● Short exercise: Output all the material that follows, exactly as given.

----

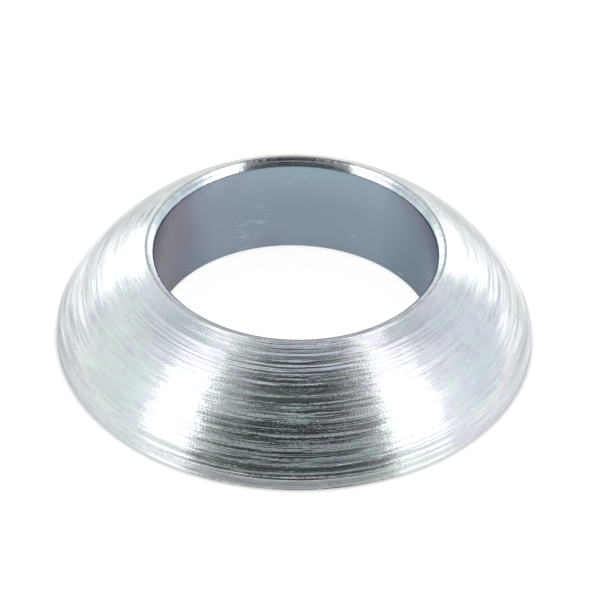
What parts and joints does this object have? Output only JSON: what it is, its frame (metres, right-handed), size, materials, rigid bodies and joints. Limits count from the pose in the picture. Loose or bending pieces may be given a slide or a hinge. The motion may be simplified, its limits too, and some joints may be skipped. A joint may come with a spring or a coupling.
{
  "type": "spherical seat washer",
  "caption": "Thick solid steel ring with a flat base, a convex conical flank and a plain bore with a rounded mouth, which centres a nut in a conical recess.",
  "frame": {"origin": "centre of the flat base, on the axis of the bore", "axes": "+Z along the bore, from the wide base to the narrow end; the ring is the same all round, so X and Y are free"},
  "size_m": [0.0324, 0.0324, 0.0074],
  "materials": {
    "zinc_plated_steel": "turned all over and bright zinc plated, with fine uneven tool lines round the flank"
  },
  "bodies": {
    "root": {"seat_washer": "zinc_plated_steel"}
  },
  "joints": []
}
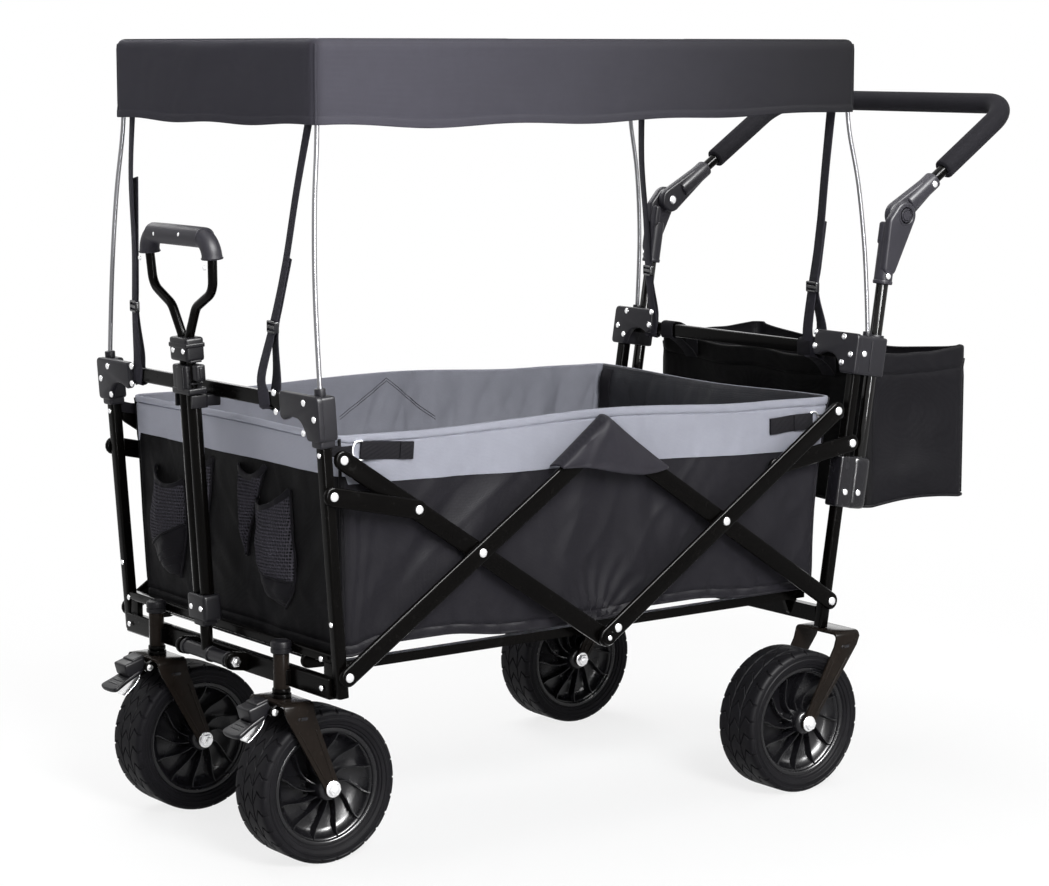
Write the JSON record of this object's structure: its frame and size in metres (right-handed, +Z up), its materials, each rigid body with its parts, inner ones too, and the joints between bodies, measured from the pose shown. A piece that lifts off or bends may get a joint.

----

● Result for this exercise:
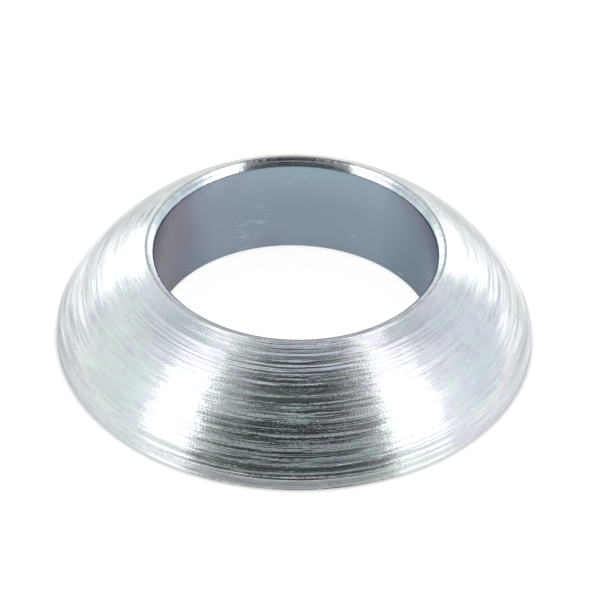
What parts and joints does this object have? Output only JSON: what it is, its frame (metres, right-handed), size, materials, rigid bodies and joints. Limits count from the pose in the picture. Loose or bending pieces may be given a slide or a hinge. The motion may be simplified, its limits too, and some joints may be skipped. A joint may come with a spring or a coupling.
{
  "type": "spherical seat washer",
  "caption": "Thick solid steel ring with a flat base, a convex conical flank and a plain bore with a rounded mouth, which centres a nut in a conical recess.",
  "frame": {"origin": "centre of the flat base, on the axis of the bore", "axes": "+Z along the bore, from the wide base to the narrow end; the ring is the same all round, so X and Y are free"},
  "size_m": [0.0324, 0.0324, 0.0074],
  "materials": {
    "zinc_plated_steel": "turned all over and bright zinc plated, with fine uneven tool lines round the flank"
  },
  "bodies": {
    "root": {"seat_washer": "zinc_plated_steel"}
  },
  "joints": []
}
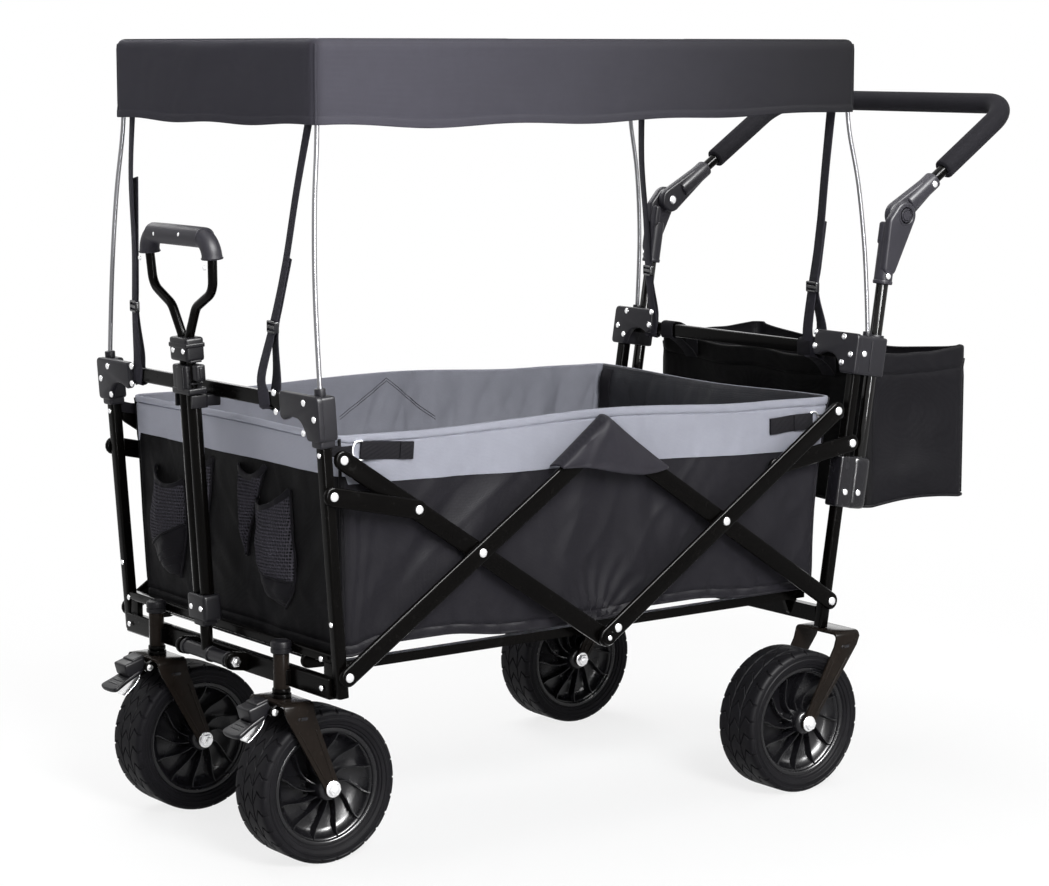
Write the JSON record of this object's structure: its frame and size in metres (right-handed, +Z up), its materials, each rigid body with its parts, inner ones too, and the joints between bodies, measured from the pose shown. A piece that lifts off or bends may get a joint.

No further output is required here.